In my opinion I think aiming “jack high” is best - especially for beginners. Aiming there allows you to focus on a point that will give you the correct line and length.
However the only way to find what works for you is to try them all! Dedicate a whole practice session to each one to give it a chance to work, then review and commit to one.
How to pick your line in bowls
So now you know where you should be aiming, how do you find the right line? Unfortunately there isn’t a perfect formula for finding the line - it mainly comes down to trail and error.
The key to finding the right line is to watch every bowl that is delivered. This will give you a better understanding of how the rink is behaving. Trail ends before games are critical for this.

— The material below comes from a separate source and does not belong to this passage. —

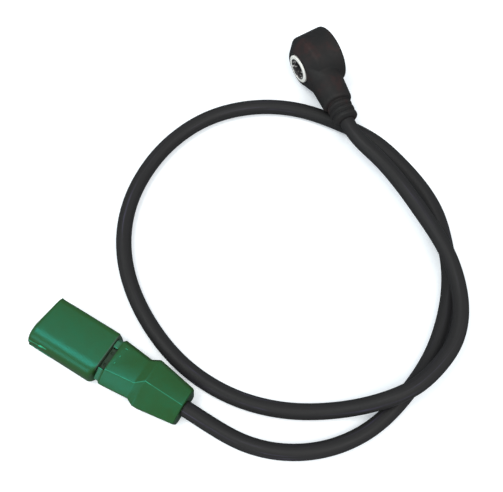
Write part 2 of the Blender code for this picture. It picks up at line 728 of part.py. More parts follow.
def loft_mesh(name, stations):
    """A closed skin through outlines, each given at its place along X, + towards the near side."""
    mesh = bpy.data.meshes.new(name)
    bm = bmesh.new()
    rings = [[bm.verts.new((along, -y, z)) for y, z in outline] for along, outline in stations]
    for first, second in zip(rings, rings[1:]):
        for i in range(len(first)):
            j = (i + 1) % len(first)
            bm.faces.new((first[i], first[j], second[j], second[i]))
    bm.faces.new(rings[0][::-1])
    bm.faces.new(rings[-1])
    bmesh.ops.recalc_face_normals(bm, faces=bm.faces)
    bm.to_mesh(mesh)
    bm.free()
    return mesh


def rear_shell():
    """Faceted rear cover: two arms at the waist, a flat top, then a ridge behind the knuckle."""
    knuckle = SHELL_START + KNUCKLE_START
    front = shell_section(SHELL_FRONT_WIDTH, SHELL_HEIGHT, SHELL_CREASE, SHELL_EAVES_DROP)
    arm = shell_section(
        SHELL_FRONT_WIDTH - 2 * ARM_DROP, SHELL_HEIGHT - ARM_DROP, SHELL_CREASE, SHELL_EAVES_DROP)
    end_width = SHELL_END_WIDTH - 2 * SHELL_END_ROUNDING
    end_height = SHELL_END_HEIGHT - SHELL_END_ROUNDING / 2
    stations = [
        (HOOD_BACK_AT + GAP, arm),
        (SHELL_START - ARM_DROP, arm),
        (SHELL_START, front),
        (knuckle, shell_section(SHELL_WAIST_WIDTH, SHELL_HEIGHT, SHELL_WAIST_CREASE, SHELL_EAVES_DROP)),
        (knuckle + KNUCKLE_LENGTH,
         shell_section(KNUCKLE_WIDTH, KNUCKLE_HEIGHT, SHELL_RIDGE, SHELL_EAVES_DROP)),
        (SHELL_END - SHELL_END_ROUNDING,
         shell_section(SHELL_END_WIDTH, SHELL_END_HEIGHT, SHELL_RIDGE, SHELL_EAVES_DROP)),
        (SHELL_END, shell_section(end_width, end_height, SHELL_RIDGE, SHELL_EAVES_DROP)),
    ]
    shell = add("rear_shell", loft_mesh("rear_shell", stations), GREEN_MOULDING, PLUG)

    slot_length = SHELL_START - HOOD_BACK_AT + PAST
    slot = block_mesh("waist_slot", (slot_length, SLOT_WIDTH, SHELL_HEIGHT + 2 * PAST),
                      (SHELL_START - slot_length / 2, 0.0, SHELL_HEIGHT / 2))
    boolean(shell, add("waist_slot", slot, None, PLUG), "DIFFERENCE")

    length = WIRE_ROOM_END - HOOD_BACK_AT + PAST
    room = block_mesh("wire_room", (length, SEAL_WIDTH + 2 * GAP, SEAL_HEIGHT + 2 * GAP),
                      (WIRE_ROOM_END - length / 2, 0.0, PIN_LEVEL))
    boolean(shell, add("wire_room", room, None, PLUG), "DIFFERENCE")

    bore = NECK_BORE_DIAMETER / 2
    reach = SHELL_END - WIRE_ROOM_END + 2 * PAST
    hole = turned_mesh("shell_bore", [(0.0, reach), (bore, reach), (bore, 0.0), (0.0, 0.0)])
    hole.transform(Matrix.Translation((WIRE_ROOM_END - PAST, 0.0, LEAD_EXIT_HEIGHT)) @ ALONG_X)
    boolean(shell, add("shell_bore", hole, None, PLUG), "DIFFERENCE")


def pin_retainer():
    """Dark locking comb between the hood and the rear shell."""
    size = (WAIST_LENGTH - 2 * GAP, SLOT_WIDTH - 2 * GAP, SHELL_HEIGHT - 4 * ARM_DROP)
    centre = (HOOD_BACK_AT + WAIST_LENGTH / 2, 0.0, size[2] / 2 + ARM_DROP)
    comb = add("pin_retainer", block_mesh("pin_retainer", size, centre), DARK_INSERT, PLUG)
    for i, place in enumerate(pin_places()):
        name = "comb_slot_%d" % (i + 1)
        slot = (WAIST_LENGTH + PAST, CRIMP_DIAMETER + 2 * GAP, CRIMP_DIAMETER + 2 * GAP)
        notch = block_mesh(name, slot, (centre[0], place, PIN_LEVEL))
        boolean(comb, add(name, notch, None, PLUG), "DIFFERENCE")


def contact_pins():
    """Three flat blades, each pressed from one strip with its crimp barrel behind."""
    half = PIN_WIDTH / 2
    tip = PIN_WALL_AT - PIN_REACH
    for i, place in enumerate(pin_places()):
        name = "pin_%d" % (i + 1)
        points = [
            (tip, -half / 2), (tip + PIN_TAPER, -half), (SHELL_START, -half),
            (SHELL_START, half), (tip + PIN_TAPER, half), (tip, half / 2),
        ]
        mesh = outline_mesh(name, points, PIN_THICKNESS)
        mesh.transform(Matrix.Translation((0.0, place, PIN_LEVEL)))
        pin = add(name, mesh, TINNED, PLUG)
        barrel_start = HOOD_BACK_AT + GAP
        length = CRIMP_END - barrel_start
        barrel = turned_mesh(name + "_barrel", [
            (0.0, length), (CRIMP_DIAMETER / 2, length), (CRIMP_DIAMETER / 2, 0.0), (0.0, 0.0)], SMALL_STEPS)
        barrel.transform(Matrix.Translation((barrel_start, place, PIN_LEVEL)) @ ALONG_X)
        boolean(pin, add(name + "_barrel", barrel, None, PLUG), "UNION")


def wire_seal():
    """One rubber block with a hole for each wire."""
    size = (SEAL_LENGTH, SEAL_WIDTH, SEAL_HEIGHT)
    centre = (SEAL_AT + SEAL_LENGTH / 2, 0.0, PIN_LEVEL)
    seal = add("wire_seal", block_mesh("wire_seal", size, centre), SEAL_RUBBER, PLUG)
    hole_radius = CORE_DIAMETER / 2 + GAP / 2
    for i, place in enumerate(pin_places()):
        name = "seal_hole_%d" % (i + 1)
        reach = SEAL_LENGTH + 2 * PAST
        profile = [(0.0, reach), (hole_radius, reach), (hole_radius, 0.0), (0.0, 0.0)]
        hole = turned_mesh(name, profile, SMALL_STEPS)
        hole.transform(Matrix.Translation((SEAL_AT - PAST, place, PIN_LEVEL)) @ ALONG_X)
        boolean(seal, add(name, hole, None, PLUG), "DIFFERENCE")


def plug_cores():
    """The wires from the lead's end, through the seal, to the crimps."""
    names = [("plug_signal_core", WHITE_WIRE), ("plug_screen_drain", BRAID), ("plug_ground_core", RED_WIRE)]
    spread = SEAL_AT + SEAL_LENGTH + GAP
    gather = WIRE_ROOM_END
    bundle = CORE_DIAMETER * CORE_BUNDLE
    exits = [(-bundle, -bundle / 2), (0.0, bundle), (bundle, -bundle / 2)]
    for place, (name, finish), (aside, up) in zip(pin_places(), names, exits):
        path = [
            Vector((CRIMP_END + GAP, place, PIN_LEVEL)), Vector((spread, place, PIN_LEVEL)),
            Vector((gather, aside, LEAD_EXIT_HEIGHT + up)), Vector((SHELL_END, aside, LEAD_EXIT_HEIGHT + up)),
        ]
        add(name, tube_mesh(name, path, CORE_DIAMETER, 2), finish, PLUG)


core_sleeve()
insulating_tube()
stack_ring("lower_insulator", STACK_INNER, STACK_OUTER, FILM)
contact_ring("lower_contact")
stack_ring("piezo_ring", STACK_INNER, CONTACT_OUTER, CERAMIC)
contact_ring("upper_contact")
stack_ring("upper_insulator", STACK_INNER, STACK_OUTER, FILM)
stack_ring("seismic_mass", STACK_INNER, STACK_OUTER, BRASS)
disc_spring()
clamp_nut()
head_housing()
head_cores()
lead()
connector_hood()
rear_shell()
pin_retainer()
contact_pins()
wire_seal()
plug_cores()
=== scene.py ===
# %% [markdown]
# # An engine knock sensor with its lead and plug
# The part is a ring-shaped sensor head, a long round lead and a three-way plug. A packed
# CAD model holds every solid at its true place, and this lesson dresses it: each visible
# solid gets a finer mesh over it, and each finish is built from nodes. All lengths are in
# metres, in the CAD model's own frame, so nothing has to be moved into place afterwards.

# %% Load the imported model
import json
import math

import bmesh
import bpy
import numpy as np
from mathutils import Matrix, Vector


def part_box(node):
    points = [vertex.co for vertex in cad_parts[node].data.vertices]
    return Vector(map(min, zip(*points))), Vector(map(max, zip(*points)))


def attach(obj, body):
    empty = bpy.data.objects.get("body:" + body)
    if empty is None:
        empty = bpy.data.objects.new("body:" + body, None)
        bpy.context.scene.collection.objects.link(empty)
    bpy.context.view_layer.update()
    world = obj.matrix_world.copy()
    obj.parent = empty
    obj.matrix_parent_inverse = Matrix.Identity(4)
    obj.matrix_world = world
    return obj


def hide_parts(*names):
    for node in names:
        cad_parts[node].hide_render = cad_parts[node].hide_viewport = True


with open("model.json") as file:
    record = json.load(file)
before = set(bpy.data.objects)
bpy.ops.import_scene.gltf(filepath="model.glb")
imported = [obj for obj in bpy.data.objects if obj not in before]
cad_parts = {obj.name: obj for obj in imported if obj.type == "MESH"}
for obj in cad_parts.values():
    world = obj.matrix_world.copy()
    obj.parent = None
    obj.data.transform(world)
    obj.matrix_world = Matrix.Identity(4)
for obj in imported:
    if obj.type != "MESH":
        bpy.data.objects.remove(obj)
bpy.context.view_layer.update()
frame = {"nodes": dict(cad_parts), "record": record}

MM = 0.001

# %% [markdown]
# ## The camera
# The object was seen from above and from one side, with the head at the top of the picture
# and the plug at the lower left. A camera could be placed by hand until the view fits, or
# worked out from points whose height over the table is known. Here the place, the point
# that it looks at and the lens were worked out that way, so the lead's loops and the plug
# fall where they should. It comes first, because the lead has to stay inside its view.

# %% Place the camera
def put(name, data):
    """A new object in the scene."""
    made = bpy.data.objects.new(name, data)
    bpy.context.scene.collection.objects.link(made)
    return made


camera_data = bpy.data.cameras.new("camera")
camera = put("camera", camera_data)
camera.location = (0.1611, -0.1314, 0.3090)
looks_at = Vector((0.0481, -0.0661, 0.0))
camera.rotation_euler = (looks_at - camera.location).to_track_quat("-Z", "Y").to_euler()
camera_data.sensor_width = 36.0
camera_data.lens = 57.26
camera_data.clip_start = 0.01
bpy.context.scene.camera = camera
print("camera to table middle: %.0f mm" % ((looks_at - camera.location).length / MM))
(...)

Here is how I find the line.
How to find the line: step-by-step
- during practice sessions I make a note on how my bowls generally behave. I know that I need to aim around “a mat-and-a-half” either side of the jack along the bank to get to the centre of the rink
- when a trial end is played I bowl along that line
- I watch closely to understand how my bowls are playing
- if I finish too far to the left I find an aiming point a bit to the right, and vice-versa
- I do this for both forehand and backhand
- I watch everyone else bowl and try to work out whos bowls are similar to mine. I can then try and see what other bowlers are using as their aiming point
- continue to watch and adjust as the game goes on
Indoor aiming points
You can use the same aiming points for indoor bowls too (behind the rink, jack high, shoulder of the shot, 3-4 yards infront of you). Just be sure to move your aiming point wider, as these faster surfaces wil, make your bowl mend more (way more, if you are used to playing on slower UK outdoor greens).
The line of a bowl is the path it takes as it bends around to the point it finishes. “Finding the line” is when you ahev found the exact line that allows the bowl to finish inline with the jack.
There are many options for where to aim (behind the rink, jack high, shoulder of the shot, 3-4 yards infront of you). Which one you choose will have pros and cons, but will ultimately be down to what you find best.